* Dataset rows:

-- Begin --

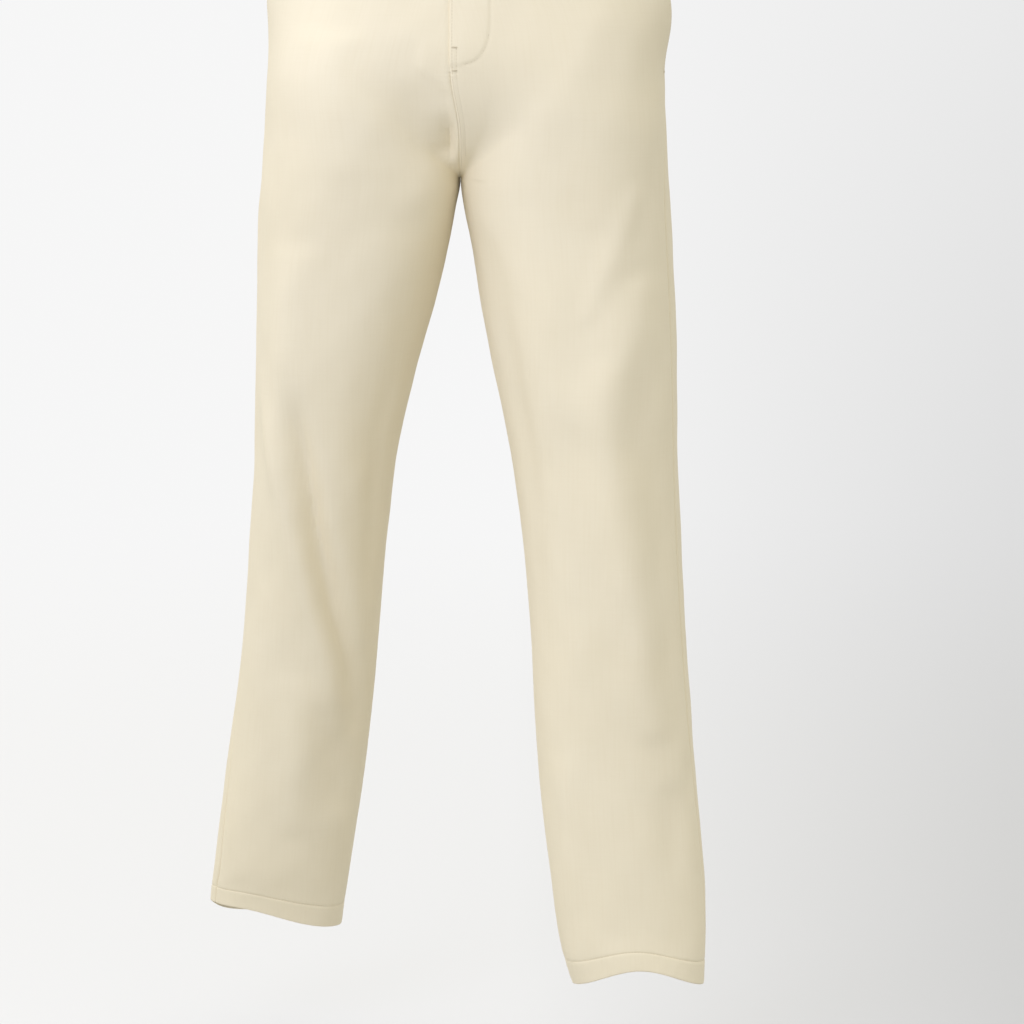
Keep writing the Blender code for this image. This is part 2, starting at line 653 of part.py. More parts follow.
def belt_loop(name, side, place, look):
    """A flat strip sewn at its ends, standing off the band between them; place is on the side's ring."""
    seat, stand = BAND_PROUD + LAYER_GAP + LOOP_CLOTH, BAND_PROUD + LOOP_STAND_OFF + LOOP_CLOTH
    foot, top = -BAND_DEPTH - LOOP_BELOW_BAND, -LAYER_GAP
    low_tack, high_tack, near = foot + LOOP_TACK, top - LOOP_TACK / 4, stand - LOOP_BEND * 0.4
    profile = ((foot, seat), (low_tack, seat), (low_tack + LOOP_BEND, near),
               (low_tack + 2 * LOOP_BEND, stand), (-BAND_DEPTH / 2, stand), (high_tack - LOOP_BEND, stand),
               (high_tack - LOOP_BEND / 2, near), (high_tack, seat), (top, seat))
    columns = np.array((-LOOP_WIDTH / 2, 0.0, LOOP_WIDTH / 2))
    middle = skin(side, -BAND_DEPTH / 2, np.array((place,)))
    normal = outward(side, -BAND_DEPTH / 2, np.array((place,)), middle)[0]
    sideways = np.array((-normal[1], normal[0], 0.0)) / math.hypot(normal[0], normal[1])
    flat = np.array((normal[0], normal[1], 0.0)) / math.hypot(normal[0], normal[1])
    face = FRONT if place >= 0 else BACK
    share = place / ring_end(side, -BAND_DEPTH / 2, face)
    outer, inner = [], []
    for height, out in profile:
        at = share * ring_end(side, height, face)
        centre = skin(side, height, np.array((at,)))[0]
        line = centre + sideways * columns[:, None]
        outer.append(line + flat * out)
        inner.append(line + flat * (out - LOOP_CLOTH))
    return wall(name, look, np.array(outer), np.array(inner))


def belt_loops(look):
    height = -BAND_DEPTH / 2
    for side in (LEFT, RIGHT):
        label = SIDE_NAMES[side]
        place = ring_end(side, height, FRONT) - FRONT_LOOP_FROM_CENTRE
        belt_loop("belt_loop_front_" + label, side, place, look)
        belt_loop("belt_loop_side_" + label, side, 0.0, look)
    belt_loop("belt_loop_back", LEFT, -ring_end(LEFT, height, BACK), look)


def back_welt(side, look):
    """The welt strip of a back pocket, on the back panel."""
    heights = np.linspace(WELT_TOP - WELT_DEPTH, WELT_TOP, 3)

    def places_at(height):
        start = ring_end(side, height, BACK) - WELT_FROM_CENTRE
        return np.linspace(-start, WELT_LENGTH - start, WELT_COLUMNS + 1)

    grids = cloth_rows(side, heights, places_at, WELT_STAND_OFF + WELT_CLOTH, WELT_CLOTH)
    return wall("back_welt_" + SIDE_NAMES[side], look, *grids)


def build():
    clear_scene()
    twill = material("cream twill", (0.80, 0.73, 0.56), 0.85)
    trim = material("zip tape cloth", (0.72, 0.64, 0.47), 0.9)
    metal = material("brass slider", (0.62, 0.47, 0.24), 0.35, 1.0)
    horn = material("horn button", (0.45, 0.33, 0.20), 0.35)
    for side in (LEFT, RIGHT):
        for face in (FRONT, BACK):
            panel(side, face, twill)
            hem_turn(side, face, twill)
        pocket_facing(side, twill)
        waistband(side, twill)
        back_welt(side, twill)
    fly_shield(twill)
    zip_tape(trim)
    zip_slider(metal)
    waist_button(horn)
    belt_loops(twill)


build()
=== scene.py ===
"""Cream cotton twill chinos as worn in mid-step: cut pieces, folds, sewing, closures, cloth and studio.

Cloth tables and sizes are in millimetres, materials and objects in metres. The origin is the middle of the
waist opening, +Z up, -Y the front, +X the wearer's left. A place is a distance round the cloth from the
outermost line of hip and leg, positive round the front and negative round the back.
"""

import math
from collections import namedtuple
from functools import lru_cache

import bmesh
import bpy
import numpy as np
from mathutils import Matrix, Vector


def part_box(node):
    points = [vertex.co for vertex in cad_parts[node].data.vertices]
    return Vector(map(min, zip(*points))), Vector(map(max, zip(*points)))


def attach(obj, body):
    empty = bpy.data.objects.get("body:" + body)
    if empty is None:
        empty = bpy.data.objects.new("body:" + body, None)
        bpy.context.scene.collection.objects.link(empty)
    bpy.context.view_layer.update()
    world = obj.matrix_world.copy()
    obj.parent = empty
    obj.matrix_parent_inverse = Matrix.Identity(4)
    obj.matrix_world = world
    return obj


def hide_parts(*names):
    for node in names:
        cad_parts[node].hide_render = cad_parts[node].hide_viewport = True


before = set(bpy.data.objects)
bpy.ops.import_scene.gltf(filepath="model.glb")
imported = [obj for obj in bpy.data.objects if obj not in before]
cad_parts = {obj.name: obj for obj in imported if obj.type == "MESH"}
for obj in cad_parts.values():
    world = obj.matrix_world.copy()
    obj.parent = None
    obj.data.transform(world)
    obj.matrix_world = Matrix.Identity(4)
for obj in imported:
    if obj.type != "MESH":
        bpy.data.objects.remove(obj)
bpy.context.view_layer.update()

MM = 0.001
LEFT, RIGHT = 1, -1
FRONT, BACK = 1, -1
SIDE_NAMES = {LEFT: "left", RIGHT: "right"}

# Cloth and seams
CLOTH = 0.8
WALL = 1.3
BAND_CLOTH = 2.4
BAND_PROUD = 0.5
SEAM_GAP = 0.12
LAYER_GAP = 0.3
CURVED_LAYER_GAP = 0.8
FOLD_RADIUS = CLOTH + 0.25

# Heights of the cut
BAND_DEPTH = 40.0
CROTCH = -272.0
HEM = {LEFT: -1081.0, RIGHT: -1072.0}
HEM_DEPTH = 25.0
FRONT_CURVE = 135.0
BACK_CURVE = 160.0
TWIST_TOP, TWIST_END = -168.0, -232.0
PELVIS_TWIST = 0.07

# Shape of the sections
LEG_SQUARENESS = 2.2
BODY_SQUARENESS = 2.3
THIGH_BLEND = 20.0

# Slant pocket
MOUTH_END = -171.0
MOUTH_SLANT = 36.0
MOUTH_GAPE = {LEFT: 13.5, RIGHT: 8.5}
GAPE_REACH = 38.0
GAPE_RISE = 1.6
FACING_UNDERLAP = 34.0
FACING_END = -200.0
FACING_TURN = 12.0
FACING_SET_BACK = 3.0
FACING_STEP_IN = 12.0
MOUTH_ROWS = (1.6, 6.6)

# Hem lifted over the instep
HEM_LIFT = {LEFT: 27.0, RIGHT: 28.0}
HEM_LIFT_ACROSS = {LEFT: 0.5, RIGHT: 0.3}
HEM_LIFT_REACH = {LEFT: 58.0, RIGHT: 74.0}
HEM_LIFT_FADE = 80.0
# and over the heel side's outer corner
HEM_CORNER, HEM_CORNER_REACH = {LEFT: 0.0, RIGHT: 10.0}, 34.0

# Fly and waist closing
UNDERLAP = 38.0
TUCK_START, TUCK_RUN = 22.0, 20.0
FLY_END = -155.0
FLY_WIDTH, FLY_STRAIGHT, FLY_DROP, FLY_SQUARENESS = 37.6, -115.0, 46.0, 2.8
LAP_END = -168.0
LAP_FADE = 6.0
TUCKED_PUCKER = -169.0
# The row along the lap's edge and the second one down to the crotch: distance from the edge, and their ends
FLY_TOP, EDGE_ROW, EDGE_ROW_END = -43.0, 1.8, -262.0
SECOND_ROW, SECOND_TOP, SECOND_FADE, SECOND_END = 6.0, -144.0, -244.0, -250.0
FLY_TACKS = (SECOND_TOP, -166.0)
SHIELD_RIGHT, SHIELD_LEFT = -16.0, 26.0
SHIELD_SEWN, SHIELD_RISE = 2.0, 9.0
ZIP_HALF_WIDTH = 11.0
ZIP_TAPE = 1.0
SLIDER_PLATE = 1.3
ZIP_INSET = WALL + CURVED_LAYER_GAP + SLIDER_PLATE + LAYER_GAP
SHIELD_INSET = ZIP_INSET + ZIP_TAPE + SLIDER_PLATE + 3 * LAYER_GAP
BUTTON_RADIUS, BUTTON_THICKNESS, BUTTON_WEB = 8.5, 3.0, 1.9
BUTTON_RIM, BUTTON_ROUNDING = 2.2, 0.8
BUTTON_FROM_CENTRE = 15.0
BUTTON_STAND_OFF = 0.5
BUTTON_HOLE_RADIUS, BUTTON_HOLE_SPREAD = 0.9, 1.7
# One thread over the button, from hole to hole: how far across, how far out
BUTTON_THREAD = (
    (-1.75, -0.9), (-1.55, -2.1), (-0.8, -2.35), (0.0, -2.45), (0.8, -2.35), (1.55, -2.1), (1.75, -0.9),
)

# Belt loops
LOOP_STAND_OFF = 6.5
LOOP_CLOTH = 1.4
LOOP_TACK = 3.4
LOOP_BELOW_BAND = 6.5
LOOP_BEND = 4.0
FRONT_LOOP_FROM_CENTRE = 64.0
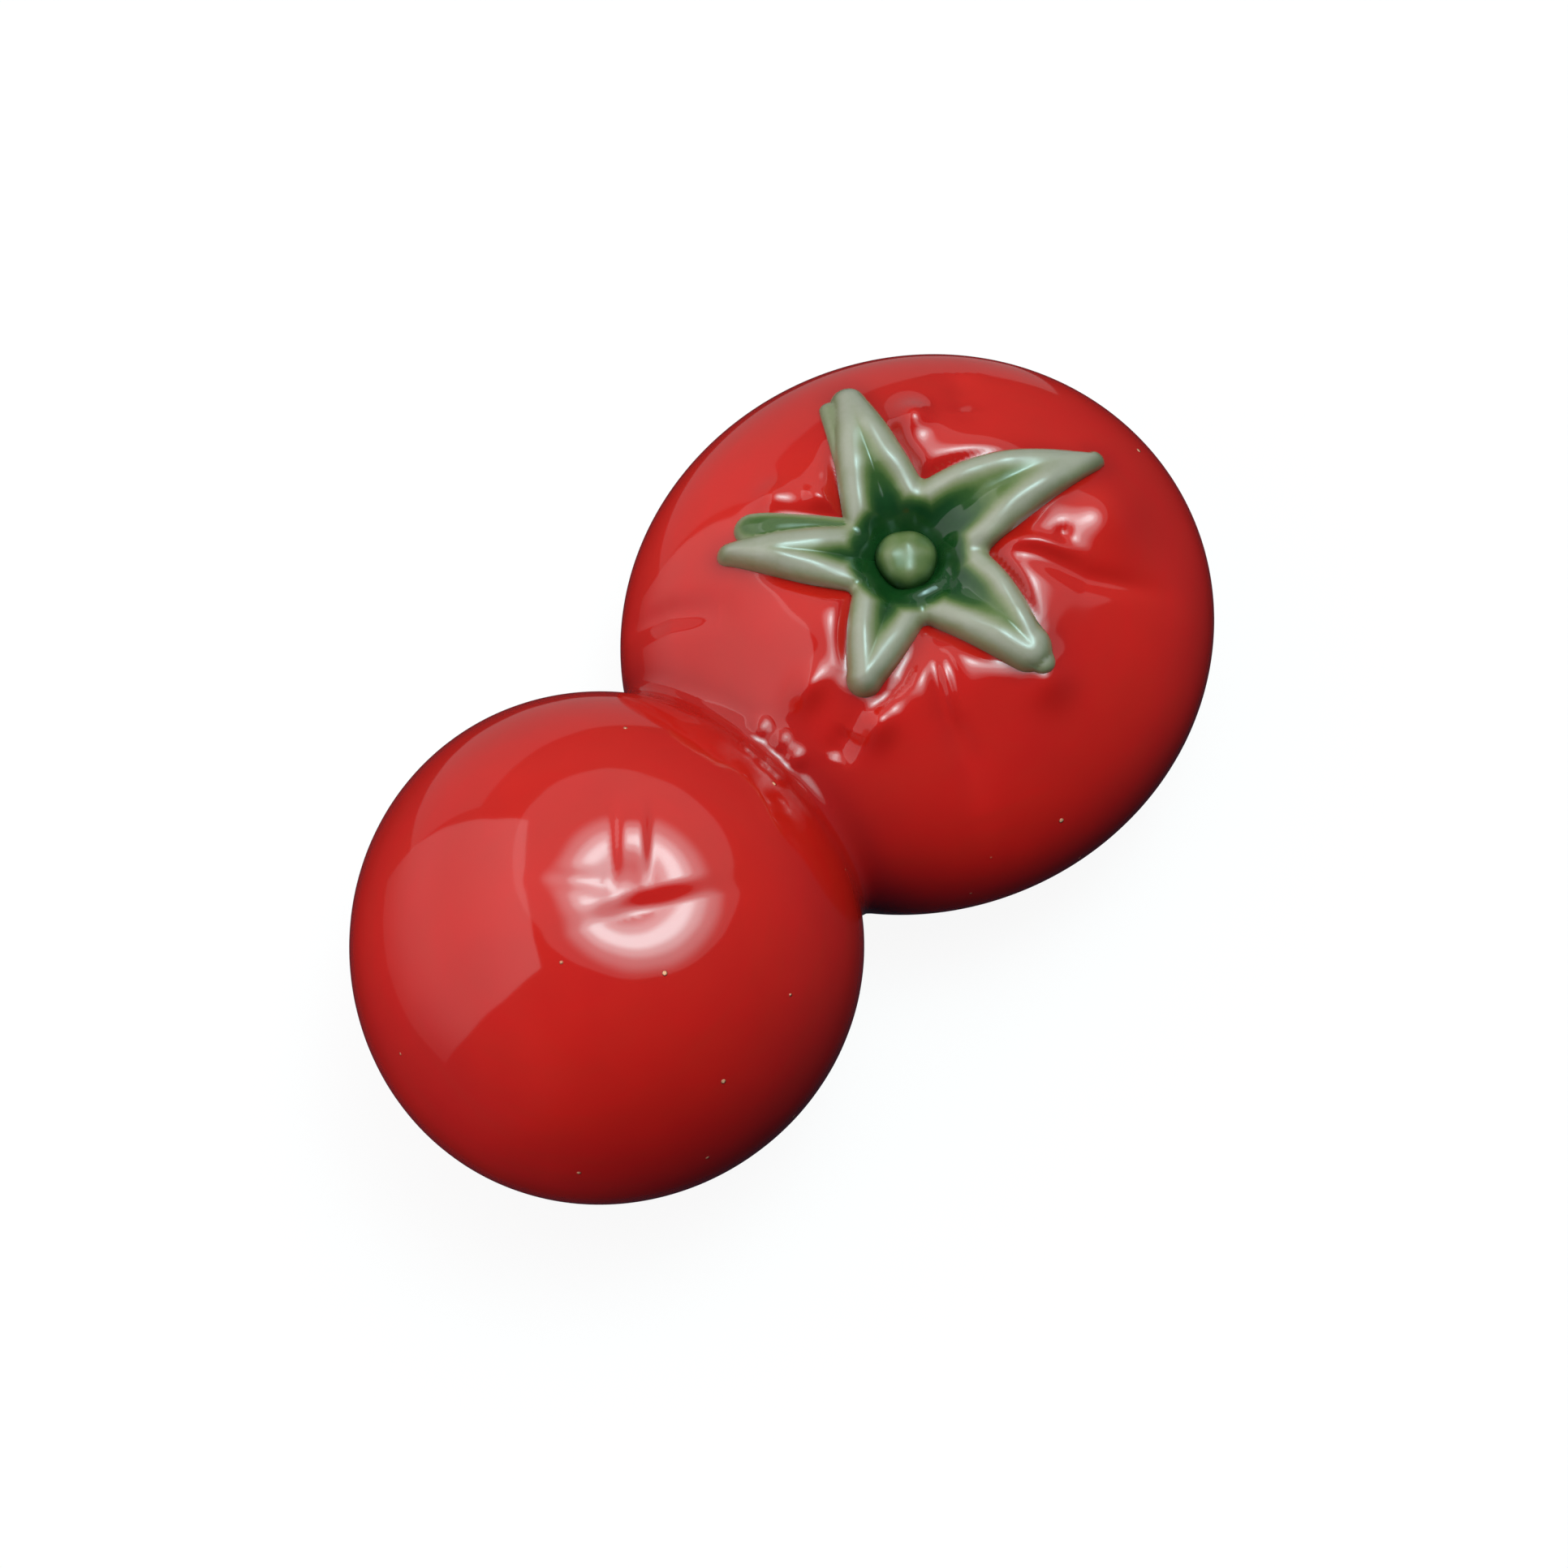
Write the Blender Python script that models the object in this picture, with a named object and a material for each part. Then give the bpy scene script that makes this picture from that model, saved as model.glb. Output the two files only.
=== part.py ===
"""Magnetic pin cushion: two hollow glazed ceramic tomatoes, luted together side by side.

The front tomato is a whole round shell. The rear one is a flatter shell, trimmed to fit against it,
with a star-shaped calyx and a stem stub pressed on its crown. Inside each crown an adhesive bed holds
a disc magnet, and a board disc and a felt disc close each opening underneath.

Run with: blender --background --python part.py
"""

import math
from collections import namedtuple

import bmesh
import bpy

MM = 0.001

# Driving dimensions.
SPACING = 25.4 * MM
WALL = 2.8 * MM
GAP = 0.3 * MM
FELT_THICKNESS = 1.2 * MM
BOARD_THICKNESS = 2.0 * MM
MAGNET_THICKNESS = 3.0 * MM
BED_GRIP = 1.2 * MM
BED_RIM = 1.3 * MM

FOOT_HEIGHT = FELT_THICKNESS + GAP
FELT_INSET = 0.8 * MM

# A tomato's plan is a circle with a few shallow lobes, each given as a count, a depth, and the angle
# of one crest in degrees. Its upright section is a superellipse: exponent is 2 for an ellipse, and
# squarer above that. offset is along X from the pair's shared middle, before the pair is centred.
Tomato = namedtuple("Tomato", "offset radius height equator exponent foot opening magnet lobes")
FRONT = Tomato(
    offset=-SPACING / 2,
    radius=14.05 * MM,
    height=23.0 * MM,
    equator=10.5 * MM,
    exponent=2.05,
    foot=10.0 * MM,
    opening=7.6 * MM,
    magnet=6.0 * MM,
    lobes=((3, 0.007, 76),),
)
REAR = Tomato(
    offset=SPACING / 2,
    radius=16.3 * MM,
    height=17.5 * MM,
    equator=7.8 * MM,
    exponent=2.25,
    foot=11.3 * MM,
    opening=8.8 * MM,
    magnet=7.5 * MM,
    lobes=((2, 0.034, -19),),
)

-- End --

Repeat word for word every line from the one that holds "Write the Blender" to the end. Both ends count.

* Written solution:
Write the Blender Python script that models the object in this picture, with a named object and a material for each part. Then give the bpy scene script that makes this picture from that model, saved as model.glb. Output the two files only.
=== part.py ===
"""Magnetic pin cushion: two hollow glazed ceramic tomatoes, luted together side by side.

The front tomato is a whole round shell. The rear one is a flatter shell, trimmed to fit against it,
with a star-shaped calyx and a stem stub pressed on its crown. Inside each crown an adhesive bed holds
a disc magnet, and a board disc and a felt disc close each opening underneath.

Run with: blender --background --python part.py
"""

import math
from collections import namedtuple

import bmesh
import bpy

MM = 0.001

# Driving dimensions.
SPACING = 25.4 * MM
WALL = 2.8 * MM
GAP = 0.3 * MM
FELT_THICKNESS = 1.2 * MM
BOARD_THICKNESS = 2.0 * MM
MAGNET_THICKNESS = 3.0 * MM
BED_GRIP = 1.2 * MM
BED_RIM = 1.3 * MM

FOOT_HEIGHT = FELT_THICKNESS + GAP
FELT_INSET = 0.8 * MM

# A tomato's plan is a circle with a few shallow lobes, each given as a count, a depth, and the angle
# of one crest in degrees. Its upright section is a superellipse: exponent is 2 for an ellipse, and
# squarer above that. offset is along X from the pair's shared middle, before the pair is centred.
Tomato = namedtuple("Tomato", "offset radius height equator exponent foot opening magnet lobes")
FRONT = Tomato(
    offset=-SPACING / 2,
    radius=14.05 * MM,
    height=23.0 * MM,
    equator=10.5 * MM,
    exponent=2.05,
    foot=10.0 * MM,
    opening=7.6 * MM,
    magnet=6.0 * MM,
    lobes=((3, 0.007, 76),),
)
REAR = Tomato(
    offset=SPACING / 2,
    radius=16.3 * MM,
    height=17.5 * MM,
    equator=7.8 * MM,
    exponent=2.25,
    foot=11.3 * MM,
    opening=8.8 * MM,
    magnet=7.5 * MM,
    lobes=((2, 0.034, -19),),
)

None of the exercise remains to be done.